WHAT NEEDS TO BE DONE:
Can you quote, word for word, every line from the first line of the records below through the line containing "width = 22; // [21.5:0.5:25]", and nothing else?

EXERCISE INPUT:
* begin *

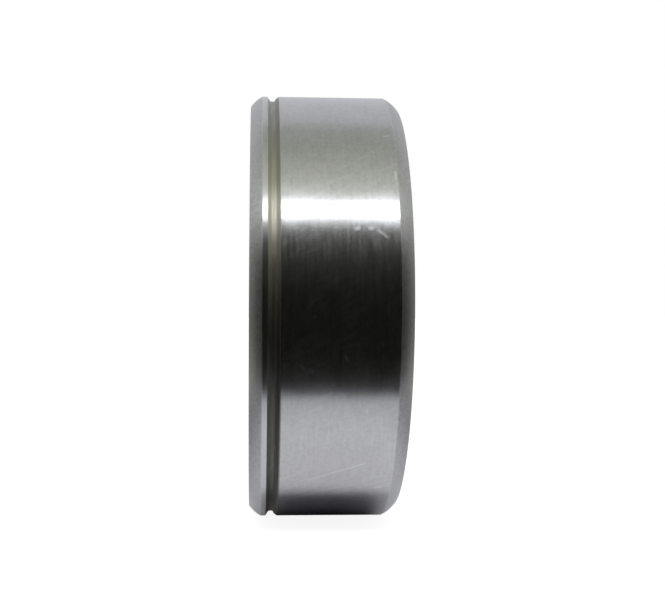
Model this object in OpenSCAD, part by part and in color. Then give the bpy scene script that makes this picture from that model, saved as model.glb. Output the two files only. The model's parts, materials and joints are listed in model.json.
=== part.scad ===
// Needle roller bearing with machined rings.
// The outer ring has two integral ribs and a retaining groove near one end.
// A pressed sheet-steel cage with an M-shaped section carries the needles,
// which run between the outer ring and a removable plain inner ring.
// Millimetres. The bearing axis is X, the origin is the centre of the bearing,
// and the retaining groove is at the -X end.

/* [Boundary] */
// Outside diameter, the seat in the housing
outer_d = 65; // [64:0.5:68]
// Bore diameter, the seat on the shaft
bore_d = 40; // [36:0.5:43]
// Width of both rings
width = 22; // [21.5:0.5:25]

/* [Outer ring] */
// Radial height of the outside corners
corner_radial = 1.55; // [1:0.05:1.8]
// Axial length of the outside corner beside the groove
corner_near = 1.75; // [1.2:0.05:2.1]
// Axial length of the outside corner at the plain end
corner_far = 1.95; // [1.2:0.05:2.4]
// Radius of the slight crown on the outside corners
corner_crown = 5; // [3:0.5:20]
// Axial thickness of each rib
rib_w = 2.3; // [1.6:0.1:2.4]
// How far each rib stands in from the raceway
rib_height = 1.4; // [1:0.1:1.7]
// Size of the rounded corners at the ribs' bore
rib_corner = 0.35; // [0.2:0.05:0.5]
// Radius of the grinding relief where a rib meets the raceway
relief_r = 0.3; // [0.1:0.05:0.4]

/* [Retaining groove] */
// Distance from the -X face to the groove's near edge
groove_from_face = 2.45; // [2.2:0.05:2.8]
// Width of the groove at the outside diameter
groove_width = 1.75; // [1.7:0.05:2.2]
// Depth of the groove below the outside diameter
groove_depth = 0.72; // [0.6:0.02:0.76]
// Lean of the groove's near wall from square, in degrees
near_lean = 35; // [25:1:38]
// Lean of the groove's far wall from square, in degrees
far_lean = 15; // [5:1:20]
// Axial length of the chamfer above the far wall
far_chamfer_axial = 0.5; // [0.3:0.05:0.55]
// Radial height of that chamfer
far_chamfer_radial = 0.38; // [0.25:0.01:0.4]
// Radius of the groove's two floor corners
groove_floor_r = 0.2; // [0.1:0.02:0.2]

/* [Inner ring] */
// Size of the rounded corners at the bore
bore_corner = 1; // [0.5:0.1:1.2]
// Axial length of the lead-in at each end of the inner raceway
lead_in_axial = 1.6; // [1:0.1:2]
// Radial height of that lead-in
lead_in_radial = 0.45; // [0.2:0.05:0.6]
// Radius of the slight crown on that lead-in
lead_in_crown = 5; // [3:0.5:10]

/* [Needles] */
// Number of needles
needle_count = 28; // [22:1:28]
// Diameter of a needle
needle_d = 4; // [3.8:0.1:4]
// Length of a needle
needle_length = 14.8; // [12:0.1:14.8]
// Size of the rounded edge at a needle's ends
needle_edge = 0.4; // [0.2:0.05:0.6]
// Diameter of the circle through the needles' centres
pitch_d = 54; // [53.8:0.1:54.2]
// Gap between a needle and each raceway
running_gap = 0.02; // [0.01:0.005:0.05]

/* [Cage] */
// Thickness of the cage sheet
sheet = 0.9; // [0.7:0.05:1]
// Gap between the cage and each rib, along the axis
cage_side_gap = 0.1; // [0.05:0.05:0.2]
// Outside diameter of the cage
cage_outer_d = 57; // [56.8:0.1:57.4]
// Inside diameter of the turned-in flange at each end
flange_bore_d = 52.2; // [51:0.1:53]
// Inside diameter of the waist between the two shoulders
waist_bore_d = 50.9; // [50.6:0.1:51.2]
// Axial length of the waist
waist_length = 6; // [4:0.1:6.4]
// Axial length of each slope between the waist and a shoulder
slope_length = 1.9; // [1.4:0.1:2.2]
// Outside size of the bend at each end
bend_r = 0.8; // [0.5:0.1:0.9]
// Gap between a needle and its pocket, all round
pocket_gap = 0.06; // [0.04:0.01:0.1]
// Gap between a needle's end and the pocket's end
pocket_end_gap = 0.1; // [0.05:0.05:0.2]

/* [Hidden] */
$fn = 96;
overrun = 0.5;
// An arc this many times its corner's size stands in for a full quarter round
soft = 1.08;

outer_r = outer_d / 2;
bore_r = bore_d / 2;
half_w = width / 2;
pitch_r = pitch_d / 2;
needle_r = needle_d / 2;
outer_race_r = pitch_r + needle_r + running_gap;
inner_race_r = pitch_r - needle_r - running_gap;
rib_r = outer_race_r - rib_height;
channel_half = half_w - rib_w;

groove_near_x = -half_w + groove_from_face;
groove_far_x = groove_near_x + groove_width;
groove_straight = groove_depth - groove_floor_r;
chamfer_foot_x = groove_far_x - far_chamfer_axial;
// Where the far wall, carried on upwards, would reach the outside diameter
far_wall_x = chamfer_foot_x + far_chamfer_radial * tan(far_lean);
groove_mid_x = (groove_near_x + floor_corner(near_lean) + far_wall_x - floor_corner(far_lean)) / 2;
// How far the groove's two halves run past each other
overlap = 0.05;

cage_half = channel_half - cage_side_gap;
cage_outer_r = cage_outer_d / 2;
flange_bore_r = flange_bore_d / 2;
waist_bore_r = waist_bore_d / 2;
waist_half = waist_length / 2;
shoulder_start = waist_half + slope_length;
pocket_r = needle_r + pocket_gap;
pocket_length = needle_length + 2 * pocket_end_gap;

function two_digits(n) = n < 10 ? str("0", n) : str(n);
NEEDLES = [for (i = [1 : needle_count]) str("needle_", two_digits(i))];

// Turns a section, drawn as radius against place along the axis, about X
module turned() {
    rotate([0, 90, 0]) rotate_extrude() children();
}

// Its children at the +X end of a section, and mirrored at the -X end
module both_ends() {
    children();
    mirror([0, 1]) children();
}

// What a corner loses: the corner is at the origin with the metal towards
// +radius and +axis, and the new surface is an arc between its two ends
module corner_cut(radial, axial, arc_r) {
    chord = norm([radial, axial]);
    back = sqrt(pow(arc_r, 2) - pow(chord / 2, 2));
    centre = [radial / 2, axial / 2] + back * [axial, radial] / chord;
    difference() {
        polygon([
            [-overrun, -overrun],
            [radial, -overrun],
            [radial, 0],
            [0, axial],
            [-overrun, axial]
        ]);
        translate(centre) circle(arc_r);
    }
}

// A corner cut at a section's outside corner, at the +X end
module outside_corner_cut(r, x, radial, axial, arc_r) {
    translate([r, x]) mirror([1, 0]) mirror([0, 1])
        corner_cut(radial, axial, arc_r);
}

// A corner cut at a section's bore corner, at the +X end
module bore_corner_cut(r, x, radial, axial, arc_r) {
    translate([r, x]) mirror([0, 1]) corner_cut(radial, axial, arc_r);
}

// How far inside a leaning wall's edge its floor corner is centred
function floor_corner(lean) = groove_straight * tan(lean) + groove_floor_r / cos(lean);

// Half of the groove's section: from its edge down a leaning wall and round
// the floor corner, with the groove's inside towards +axis
module groove_side(lean, inside) {
    corner_x = floor_corner(lean);
    wall_r = -groove_straight - groove_floor_r * sin(lean);
    wall_x = corner_x - groove_floor_r * cos(lean);
    translate([outer_r, 0]) {
        translate([-groove_straight, corner_x]) circle(groove_floor_r);
        polygon([
            [overrun, -overrun * tan(lean)],
            [wall_r, wall_x],
            [-groove_straight, corner_x],
            [-groove_depth, corner_x],
            [-groove_depth, inside],
            [overrun, inside]
        ]);
    }
}

// The chamfer that opens the groove above its far wall
module far_chamfer_section() {
    slope = far_chamfer_axial / far_chamfer_radial;
    polygon([
        [outer_r - far_chamfer_radial, chamfer_foot_x],
        [outer_r + overrun, groove_far_x + overrun * slope],
        [outer_r + overrun, groove_mid_x],
        [outer_r - far_chamfer_radial, groove_mid_x]
    ]);
}

module groove_section() {
    translate([0, groove_near_x])
        groove_side(near_lean, groove_mid_x - groove_near_x + overlap);
    translate([0, far_wall_x]) mirror([0, 1])
        groove_side(far_lean, far_wall_x - groove_mid_x + overlap);
    far_chamfer_section();
}

module outer_ring_section() {
    difference() {
        translate([rib_r, -half_w]) square([outer_r - rib_r, width]);
        translate([rib_r - overrun, -channel_half])
            square([outer_race_r - rib_r + overrun, 2 * channel_half]);
        both_ends() {
            translate([outer_race_r, channel_half]) circle(relief_r);
            bore_corner_cut(rib_r, half_w, rib_corner, rib_corner, rib_corner * soft);
        }
        outside_corner_cut(outer_r, half_w, corner_radial, corner_far, corner_crown);
        mirror([0, 1])
            outside_corner_cut(outer_r, half_w, corner_radial, corner_near, corner_crown);
        groove_section();
    }
}

module outer_ring() {
    color("silver") turned() outer_ring_section();
}

module inner_ring_section() {
    difference() {
        translate([bore_r, -half_w]) square([inner_race_r - bore_r, width]);
        both_ends() {
            bore_corner_cut(bore_r, half_w, bore_corner, bore_corner, bore_corner * soft);
            outside_corner_cut(inner_race_r, half_w, lead_in_radial, lead_in_axial, lead_in_crown);
        }
    }
}

module inner_ring() {
    color("gainsboro") turned() inner_ring_section();
}

// The cage's section from its middle to its +X end, inside first
half_cage = [
    [waist_bore_r, waist_half],
    [cage_outer_r - sheet, shoulder_start],
    [cage_outer_r - sheet, cage_half - sheet],
    [flange_bore_r, cage_half - sheet],
    [flange_bore_r, cage_half],
    [cage_outer_r, cage_half],
    [cage_outer_r, shoulder_start],
    [waist_bore_r + sheet, waist_half]
];

module cage_section() {
    last = len(half_cage) - 1;
    other_half = [for (i = [last : -1 : 0]) [half_cage[i].x, -half_cage[i].y]];
    difference() {
        polygon(concat(half_cage, other_half));
        both_ends() outside_corner_cut(cage_outer_r, cage_half, bend_r, bend_r, bend_r * soft);
    }
}

// Its children, drawn about the X axis, at the place of needle number i
module at_needle(i) {
    rotate([360 / needle_count * (i - 1), 0, 0]) translate([0, 0, pitch_r]) children();
}

module cage() {
    color("dimgray") difference() {
        turned() cage_section();
        for (i = [1 : needle_count])
            at_needle(i) rotate([0, 90, 0]) cylinder(r = pocket_r, h = pocket_length, center = true);
    }
}

module needle() {
    color("lightsteelblue") turned() difference() {
        translate([0, -needle_length / 2]) square([needle_r, needle_length]);
        both_ends()
            outside_corner_cut(needle_r, needle_length / 2, needle_edge, needle_edge, needle_edge * soft);
    }
}

outer_ring();
inner_ring();
cage();
for (i = [1 : needle_count])
    at_needle(i) needle();
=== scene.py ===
"""Needle roller bearing with machined rings, standing on its rim in a studio.

The CAD nodes are shown as they are and get procedural steel finishes. The
bearing's axis is X and its centre is the origin. Lengths inside materials are
millimetres of the row frame.
"""

import json
import math

import bpy
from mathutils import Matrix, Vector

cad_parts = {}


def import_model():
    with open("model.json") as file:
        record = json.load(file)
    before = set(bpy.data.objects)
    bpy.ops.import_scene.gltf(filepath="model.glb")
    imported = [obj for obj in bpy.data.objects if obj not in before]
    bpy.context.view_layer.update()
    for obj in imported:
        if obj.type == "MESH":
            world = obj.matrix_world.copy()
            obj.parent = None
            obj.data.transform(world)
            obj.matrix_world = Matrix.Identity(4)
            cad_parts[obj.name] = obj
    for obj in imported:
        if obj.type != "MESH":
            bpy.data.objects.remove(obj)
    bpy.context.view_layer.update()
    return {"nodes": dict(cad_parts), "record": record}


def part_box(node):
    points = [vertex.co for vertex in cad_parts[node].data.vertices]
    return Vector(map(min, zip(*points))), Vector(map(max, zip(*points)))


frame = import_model()
nodes = frame["nodes"]
record = frame["record"]
mounts = {m["name"]: m for m in record["mounts"]}

MM = 0.001
outer_low, outer_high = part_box("outer_ring")
OUTER_R = (outer_high[2] - outer_low[2]) / 2 / MM
HALF_W = (outer_high[0] - outer_low[0]) / 2 / MM
BORE_R = mounts["shaft_bore"]["dims"]["r_mm"]
inner_low, inner_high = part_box("inner_ring")
RACE_R = (inner_high[2] - inner_low[2]) / 2 / MM
SEAT_MID = mounts["housing_seat"]["pos_m"][0] / MM
SEAT_HALF = mounts["housing_seat"]["dims"]["length_mm"] / 2
GROOVE_MID = mounts["retaining_groove"]["pos_m"][0] / MM
GROOVE_FAR = SEAT_MID - SEAT_HALF
GROOVE_NEAR = 2 * GROOVE_MID - GROOVE_FAR

DEGREES = 180 / math.pi
# How far inside a ground surface's radius or face its finish fades in
SURFACE_SKIN = 0.03
# How far below the seat the outer ring's turned outside surfaces reach
OUTSIDE_DEPTH = 2.0
# The render's noise filter treats steel differently above and below a roughness
# of about 0.27, so no one surface has roughnesses on both sides of it
ROUGHER_SIDE = 0.28
SMOOTHER_SIDE = 0.265


# --- Node building -----------------------------------------------------------


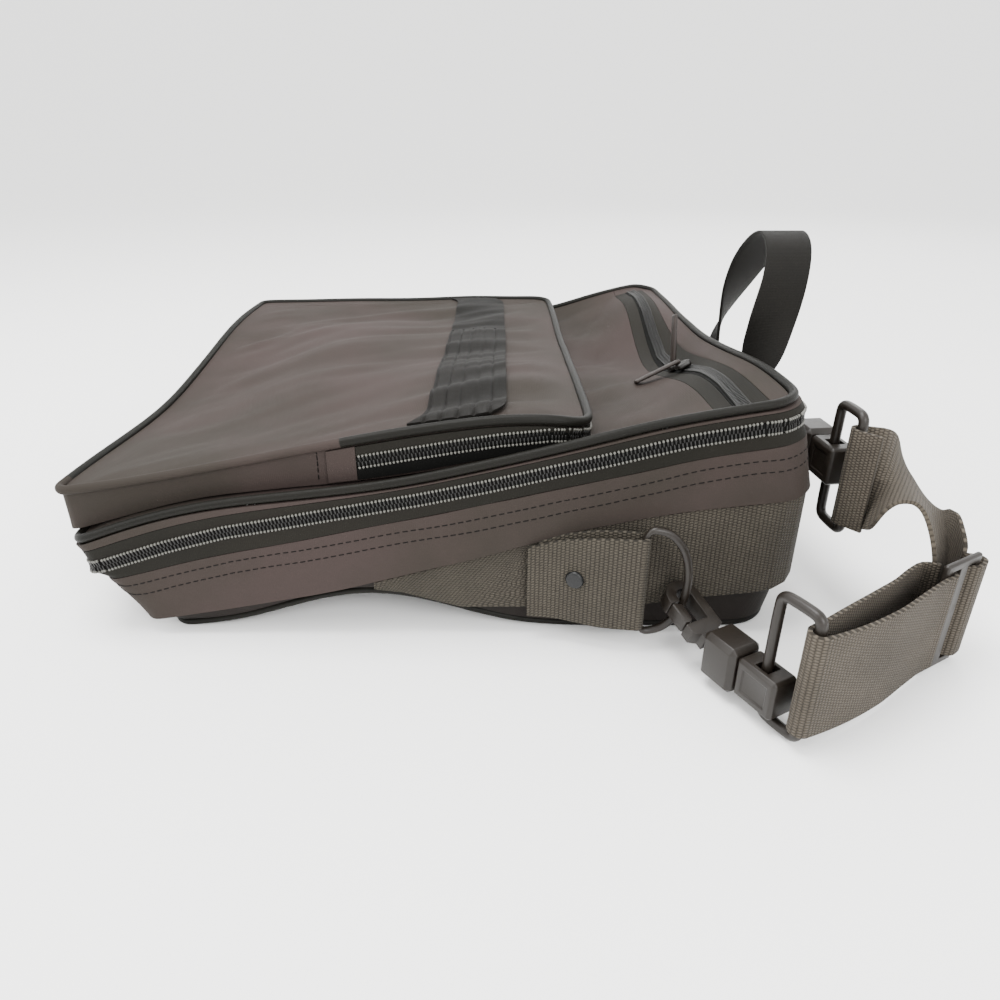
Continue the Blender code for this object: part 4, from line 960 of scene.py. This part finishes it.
def softened(node, name, width, panel=0.0):
    """A merged copy of a hard solid with rounded edges, and with panels sunk into its broad faces."""
    piece = fine_copy(node, name, 0, 0.0)
    if panel:
        bpy.ops.object.mode_set(mode="EDIT")
        bpy.ops.mesh.select_mode(type="FACE")
        bpy.ops.mesh.select_all(action="DESELECT")
        bpy.ops.object.mode_set(mode="OBJECT")
        for face in piece.data.polygons:
            face.select = face.area > BROAD_FACE
        bpy.ops.object.mode_set(mode="EDIT")
        bpy.ops.mesh.inset(use_individual=True, thickness=PANEL_RIM, depth=0.0)
        bpy.ops.mesh.inset(use_individual=True, thickness=PANEL_WALL, depth=-panel)
        bpy.ops.object.mode_set(mode="OBJECT")
    edge = piece.modifiers.new("rounded", "BEVEL")
    edge.width = width
    edge.segments = 3
    edge.limit_method = "ANGLE"
    edge.angle_limit = math.radians(ROUNDED_FROM)
    apply_all(piece)
    return piece


SOFTENED = (
    # solid, width of its rounded edges, depth of its panels
    ("clip_hook_", 0.0009, 0.0),
    ("clip_collar_", 0.0004, 0.0007),
    ("clip_tongue_", 0.0004, 0.0007),
)
SMALL_EDGE = 0.0005
SLIDER_EDGE = 0.0007
for side in ("near", "top"):
    for node in ("d_ring_" + side, "clip_loop_" + side):
        finish_piece(fine_copy(node, node + "_bar", 2, 0.0), grey_plastic, [node])
    for node, width, panel in SOFTENED:
        part = softened(node + side, node + side + "_part", width, panel)
        finish_piece(part, grey_plastic, [node + side])
    gate, rivet = "clip_gate_" + side, "tab_rivet_" + side
    part = softened(gate, gate + "_part", SMALL_EDGE)
    finish_piece(part, grey_plastic, [gate], body="gate_" + side)
    finish_piece(softened(rivet, "rivet_" + side, SMALL_EDGE), rivet_paint, [rivet])
slider = softened("strap_slider", "strap_slider_part", SLIDER_EDGE)
finish_piece(slider, grey_plastic, ["strap_slider"])
TINY_EDGE = 0.0004
for node, finish, slot in (
    ("top_zip_slider_1", dark_metal, "slider"),
    ("top_zip_slider_2", dark_metal, "slider"),
    ("puller_lying", puller_leather, "leather"),
    ("puller_standing", puller_leather, "leather"),
):
    finish_piece(softened(node, node + "_part", TINY_EDGE), finish, [node])

# %% [markdown]
# ## Tidy up
# The models of the stitch and the teeth were only patterns to copy, so they go.

# %% Remove the patterns
for pattern in (stitch, *tooth_legs, *tooth_beads):
    bpy.data.objects.remove(pattern)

* end *

SOLUTION BELOW:
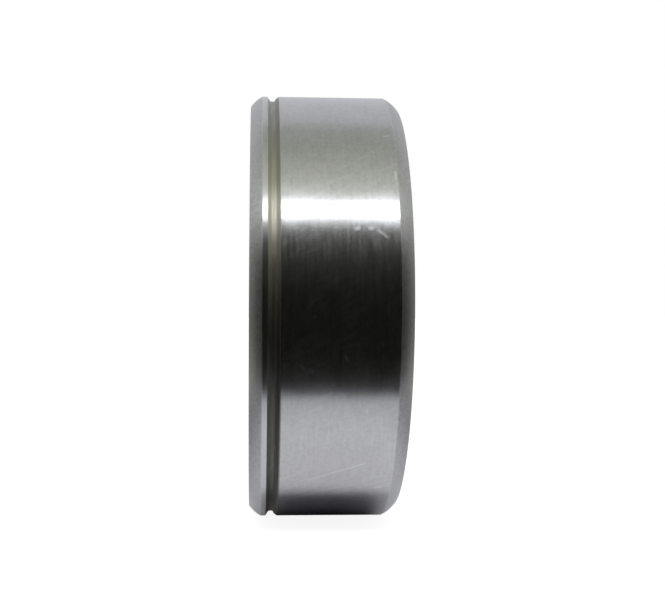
Model this object in OpenSCAD, part by part and in color. Then give the bpy scene script that makes this picture from that model, saved as model.glb. Output the two files only. The model's parts, materials and joints are listed in model.json.
=== part.scad ===
// Needle roller bearing with machined rings.
// The outer ring has two integral ribs and a retaining groove near one end.
// A pressed sheet-steel cage with an M-shaped section carries the needles,
// which run between the outer ring and a removable plain inner ring.
// Millimetres. The bearing axis is X, the origin is the centre of the bearing,
// and the retaining groove is at the -X end.

/* [Boundary] */
// Outside diameter, the seat in the housing
outer_d = 65; // [64:0.5:68]
// Bore diameter, the seat on the shaft
bore_d = 40; // [36:0.5:43]
// Width of both rings
width = 22; // [21.5:0.5:25]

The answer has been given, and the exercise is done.